Take the lines from the beginning of the data below through the line holding "lying = FreeCAD.Placement(FreeCAD.Vector(), about_y(tilt))" and return exactly those.

#####

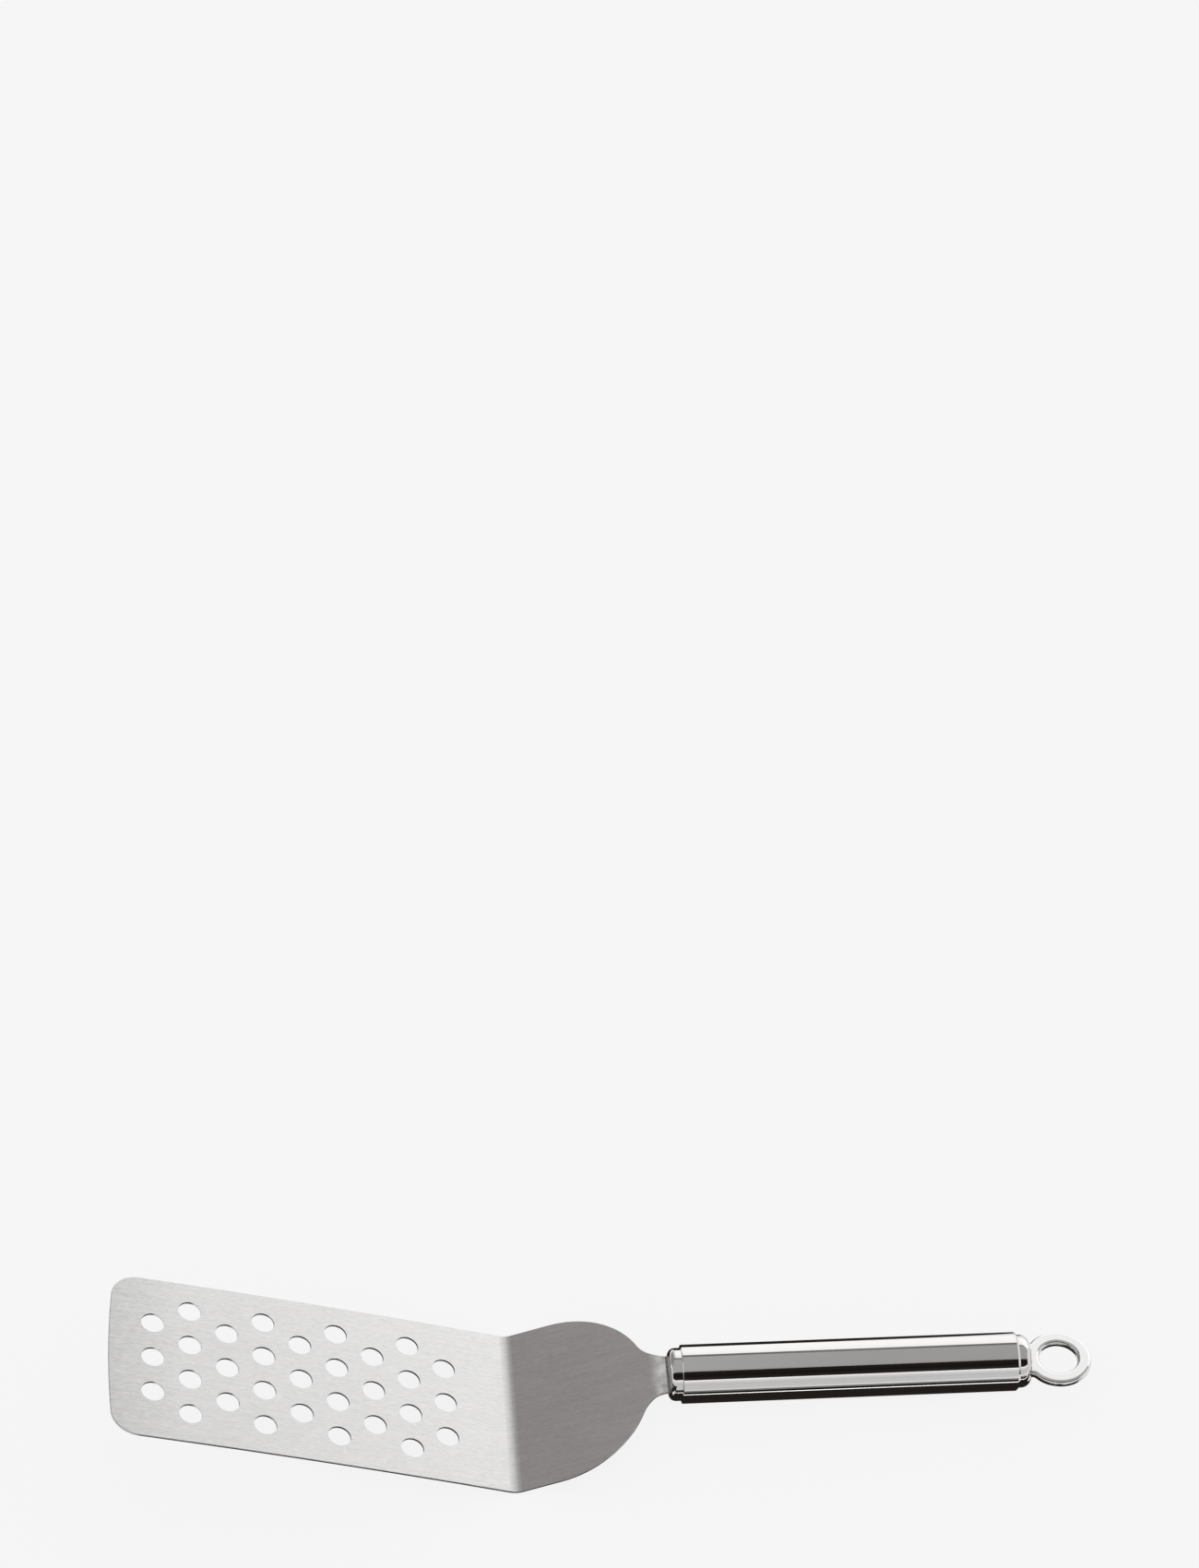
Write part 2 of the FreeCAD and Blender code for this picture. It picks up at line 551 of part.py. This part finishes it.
def place_at_rest(bodies):
    """Puts the pieces together and lays them on the heel bend and the rear rim of the tube."""
    def about_y(degrees):
        return FreeCAD.Rotation(FreeCAD.Vector(0, 1, 0), degrees)

    def along(distance):
        return FreeCAD.Placement(FreeCAD.Vector(distance, 0, 0), FreeCAD.Rotation())

    rise, lift = size("shoulder_angle"), size("handle_angle")
    fold = at_angle((0, 0), size("shoulder_length"), rise)
    face = at_angle(fold, size("neck_length"), lift)
    handle = FreeCAD.Placement(FreeCAD.Vector(face[0], 0, face[1]), about_y(-lift))
    rear_face = size("front_nose_length") + size("tube_length") + size("rear_nose_length")
    turned_back = FreeCAD.Placement(FreeCAD.Vector(), FreeCAD.Rotation(FreeCAD.Vector(0, 0, 1), 180))

    # The floor touches the outside of the heel bend and passes through the lowest point of the rear rim.
    bend_radius = size("heel_bend_radius") + size("sheet_thickness")
    bend = crown_and_heel()[1]
    rim_x = size("front_nose_length") + size("tube_length") - size("rear_rim_chamfer")
    rim = handle.multVec(FreeCAD.Vector(rim_x, 0, -half("tube_diameter")))
    run, climb = rim.x - bend[0], rim.z - bend[1]
    tilt = math.degrees(math.atan2(climb, run) + math.asin(bend_radius / math.hypot(run, climb)))
    lying = FreeCAD.Placement(FreeCAD.Vector(), about_y(tilt))

    places = {
        "blade": lying,
        "front_end_cap": lying * handle,
        "handle_tube": lying * handle * along(size("front_nose_length")),
        "rear_end_cap": lying * handle * along(rear_face) * turned_back,
        "hanging_ring": lying * handle * along(rear_face),
    }
    for body in bodies:
        body.Placement = places[body.Label]
    doc.recompute()
    box = Part.makeCompound([body.Shape for body in bodies]).optimalBoundingBox(False)
    shift = FreeCAD.Placement(FreeCAD.Vector(-box.Center.x, 0, -box.ZMin), FreeCAD.Rotation())
    for body in bodies:
        body.Placement = shift * places[body.Label]
    doc.recompute()
    return tilt


def write(bodies):
    """Checks every object of the document, then writes each piece."""
    for item in doc.Objects:
        if "Invalid" in item.State or "Error" in item.State:
            raise RuntimeError(f"{item.Name} failed: {item.State}")
    for body in bodies:
        if body.Shape.isNull() or not body.Shape.isValid() or len(body.Shape.Solids) != 1:
            raise RuntimeError(f"{body.Label} is not one sound solid")
    os.makedirs("parts", exist_ok=True)
    for body in bodies:
        body.Shape.exportStep(f"parts/{body.Label}.step")
        print(body.Label, round(body.Shape.Volume, 1), "cubic millimetres")


bodies = [
    make_blade(),
    make_plug("front_end_cap", "sizes.front_nose_length", "sizes.front_nose_radius"),
    make_tube(),
    make_plug("rear_end_cap", "sizes.rear_nose_length", "sizes.rear_nose_radius"),
    make_ring(),
]
print("panel rises", round(place_at_rest(bodies), 2), "degrees towards the tip")
write(bodies)
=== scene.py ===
import math

import bpy
import numpy as np
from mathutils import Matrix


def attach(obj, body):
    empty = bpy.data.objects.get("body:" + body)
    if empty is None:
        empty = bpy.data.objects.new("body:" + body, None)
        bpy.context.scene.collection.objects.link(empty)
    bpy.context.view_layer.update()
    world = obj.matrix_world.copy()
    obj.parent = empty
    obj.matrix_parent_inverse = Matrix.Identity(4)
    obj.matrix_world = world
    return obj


# A perforated kitchen turner of stainless steel, lying on a pale table in a soft studio tent.
# Lengths are in metres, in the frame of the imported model: +X from the blade's tip to the ring, +Z up.

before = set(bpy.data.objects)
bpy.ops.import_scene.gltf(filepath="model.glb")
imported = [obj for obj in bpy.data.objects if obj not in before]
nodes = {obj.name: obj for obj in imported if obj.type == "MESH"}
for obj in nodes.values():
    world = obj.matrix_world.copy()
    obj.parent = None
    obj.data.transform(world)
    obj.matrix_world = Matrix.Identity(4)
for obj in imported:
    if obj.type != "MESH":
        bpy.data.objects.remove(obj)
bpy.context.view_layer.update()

TIP = -0.166  # the blade's far end, along X
WELD = 0.021  # the front plug's face, where the neck is welded on
BEAD_STEPS, BEAD_SIDES = 160, 12

TENT_RADIUS = 2.5
TENT_AXIS_HEIGHT = 0.012
TENT_STEP = 1.5  # degrees of the tent's curve that one row of quads spans
TENT_LEFT, TENT_RIGHT = -5.0, 4.0
SOFTBOX_LEFT = -0.85
TABLE_HEIGHT = -0.0002
SHEET_HEIGHT = -0.0001
BAND_LEFT, BAND_RIGHT = 0.012, 0.160
TABLE_REACH = 12.0

PALE = 0.9216  # the photograph's even background, as linear light
TABLE_PAINT = 0.92
SHADOWED = 0.06  # share of the table's look that takes the object's shadow
NEUTRAL = (1.0, 1.0, 1.0)
GREY_CLOTH = (1.0, 0.905, 0.89)
WARM_GREY = (1.0, 0.985, 0.975)
WARM_DARK = (1.0, 0.80, 0.72)
EVEN = [(TENT_LEFT, 1.0), (TENT_RIGHT, 1.0)]  # the same brightness all along X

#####

Output for this task:
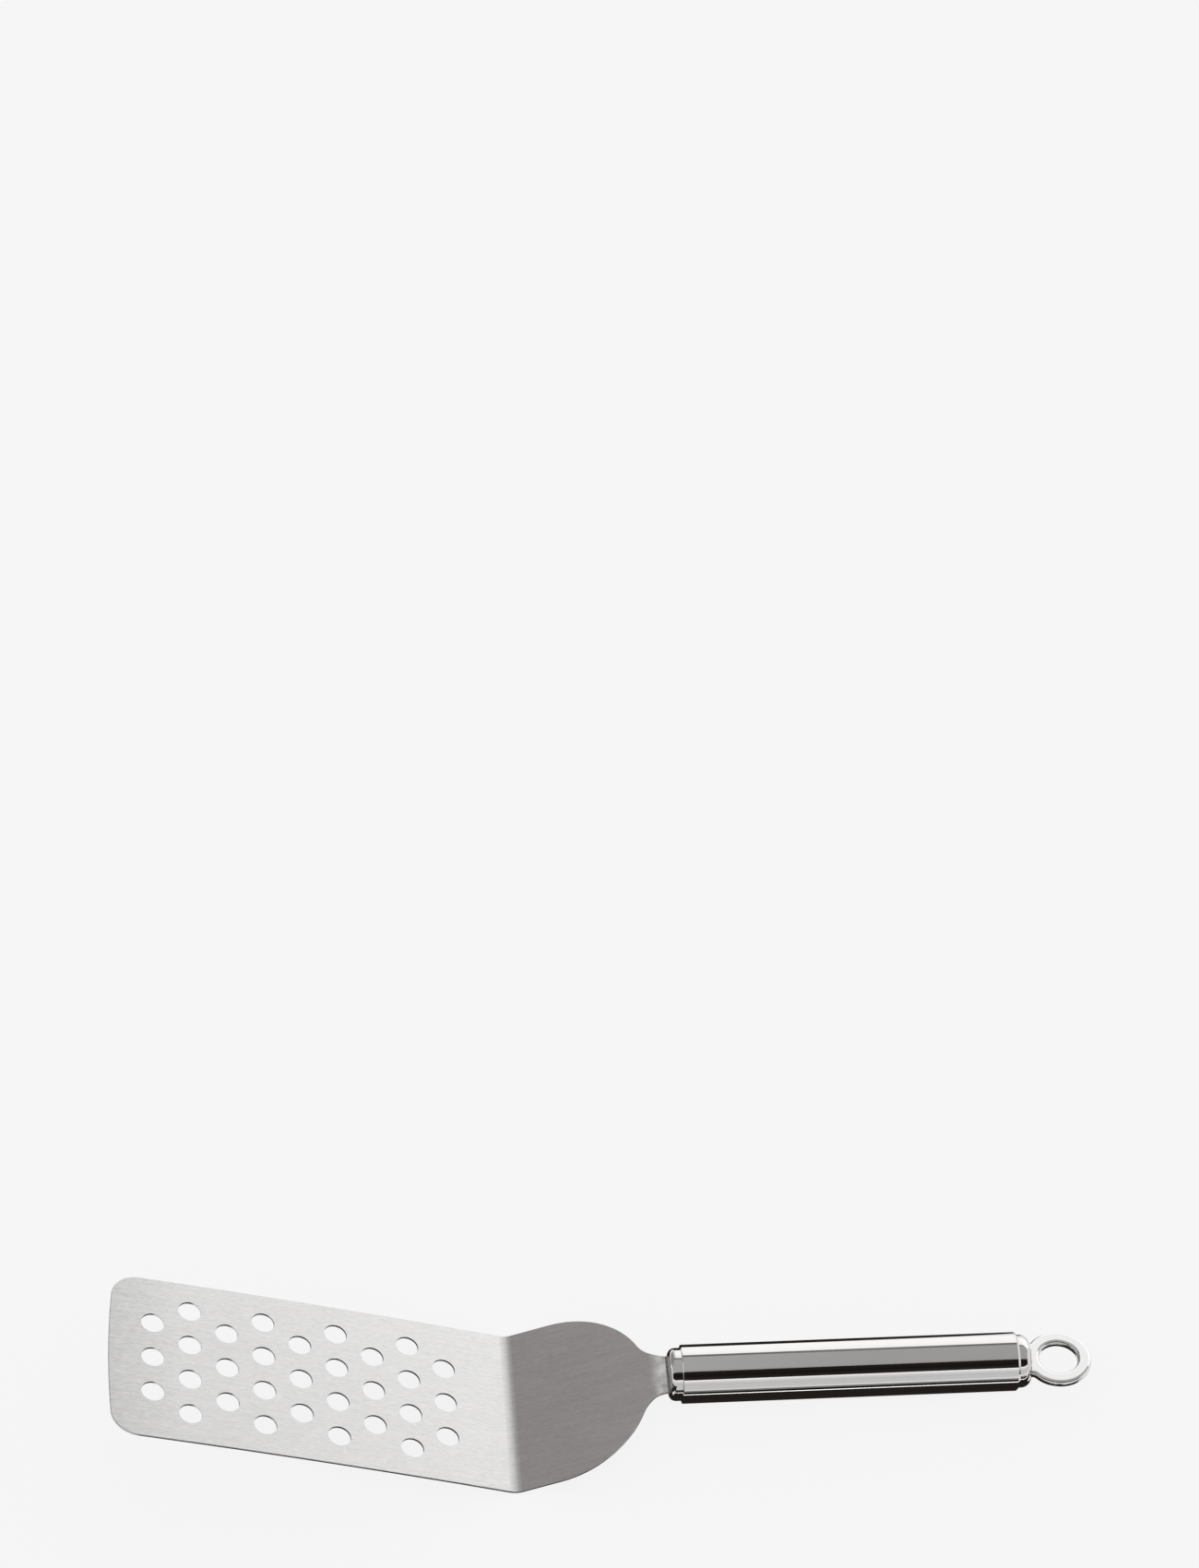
Write part 2 of the FreeCAD and Blender code for this picture. It picks up at line 551 of part.py. This part finishes it.
def place_at_rest(bodies):
    """Puts the pieces together and lays them on the heel bend and the rear rim of the tube."""
    def about_y(degrees):
        return FreeCAD.Rotation(FreeCAD.Vector(0, 1, 0), degrees)

    def along(distance):
        return FreeCAD.Placement(FreeCAD.Vector(distance, 0, 0), FreeCAD.Rotation())

    rise, lift = size("shoulder_angle"), size("handle_angle")
    fold = at_angle((0, 0), size("shoulder_length"), rise)
    face = at_angle(fold, size("neck_length"), lift)
    handle = FreeCAD.Placement(FreeCAD.Vector(face[0], 0, face[1]), about_y(-lift))
    rear_face = size("front_nose_length") + size("tube_length") + size("rear_nose_length")
    turned_back = FreeCAD.Placement(FreeCAD.Vector(), FreeCAD.Rotation(FreeCAD.Vector(0, 0, 1), 180))

    # The floor touches the outside of the heel bend and passes through the lowest point of the rear rim.
    bend_radius = size("heel_bend_radius") + size("sheet_thickness")
    bend = crown_and_heel()[1]
    rim_x = size("front_nose_length") + size("tube_length") - size("rear_rim_chamfer")
    rim = handle.multVec(FreeCAD.Vector(rim_x, 0, -half("tube_diameter")))
    run, climb = rim.x - bend[0], rim.z - bend[1]
    tilt = math.degrees(math.atan2(climb, run) + math.asin(bend_radius / math.hypot(run, climb)))
    lying = FreeCAD.Placement(FreeCAD.Vector(), about_y(tilt))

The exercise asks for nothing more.